The Best Ways to Survive Frequent Deployments
This is a guest post from Army Wife Sonia Garza of Spouse Connexion. I frequently invite military spouses to be guests here and share their deployment accounts, since we all have unique experiences. Some families only go through one deployment within a year, but Sonia shares her tips on the high op-tempo lifestyle with frequent deployments.
Hi I’m Sonia Garza, and I’m a survivor of a frequently deployed soldier. As a wife of a green beret, I know how difficult it is to get used to frequent deployments. Truth be told, I never knew what Army life would look like…I mean, who does? But I knew my role as his wife, and friend, was to support his dreams, so here I am…left alone, yet again, on deployment number 6…or 7…I lost count.
There’s nothing special about our situation though. Most of us military spouses know what it’s like to live through a deployment. Deployment…it’s my most feared word and I personally refer to it as our “D-Day” when he leaves. My husband will teeter around the next upcoming deployment but I can always tell by the awkward silence what’s to come.
It’s no lie that frequent deployments can put a definite strain on a family and a marriage and having 6 months at “home” (sort of, because we all know they still do trainings, schools and pre-deployment trainings) and 6 months gone, has proved to be very difficult for all of us.
And now that my children are getting older, it’s becoming increasingly difficult to do the deployment thing without knowing how it will affect them and it seems I’m not alone in my worries. Blue Star Families published their top concerns for military families and that was one of them. As an adult I feel like I have the ability to regulate my emotions in healthy ways, as best I can. I mean, wine is therapy, right? But it has been the toils on my children that have my heart aching most days.

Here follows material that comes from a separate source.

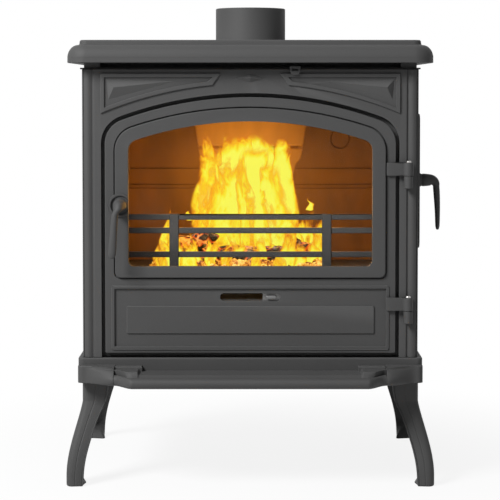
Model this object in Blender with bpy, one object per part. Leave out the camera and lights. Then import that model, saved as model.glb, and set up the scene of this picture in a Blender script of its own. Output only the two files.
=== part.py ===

The thing about frequent deployments is that every deployment looks different depending on our stage in life. We have done a 6 month to a 15 month deployment, and while it never gets easier, I do believe that I have become smarter, more creative and more resourceful in my approach to each one.
So here are a couple of ways I have found to get us through these frequent deployments.
Keep the kids engaged during frequent deployments
Before my husband leaves for deployments I get a spark of creativity to ease the deployment onto the children. I have done the deployment wall, fully decorated with a map of “where daddy is in the world.” It has since collected dust so this year I wanted to do something different to engage the kids.
With an idea, I solicited for two shoeboxes and a glass jar from neighbors on the Community Buy Nothing page. (If you haven’t head of this group, look them up. They have saved me many times during deployments.) With two shoeboxes in hand I wrapped and traced my husband’s hands with my child’s hand on top and left it for the kids to decorate and color. This became their “daddy boxes”. Inside my husband included a couple of trinkets of his for the kids and now that he’s gone, he sends home postcards to each child and after I read it to them, they place i lovingly in their boxes. I also made family bracelets so they can wear something daddy is wearing too.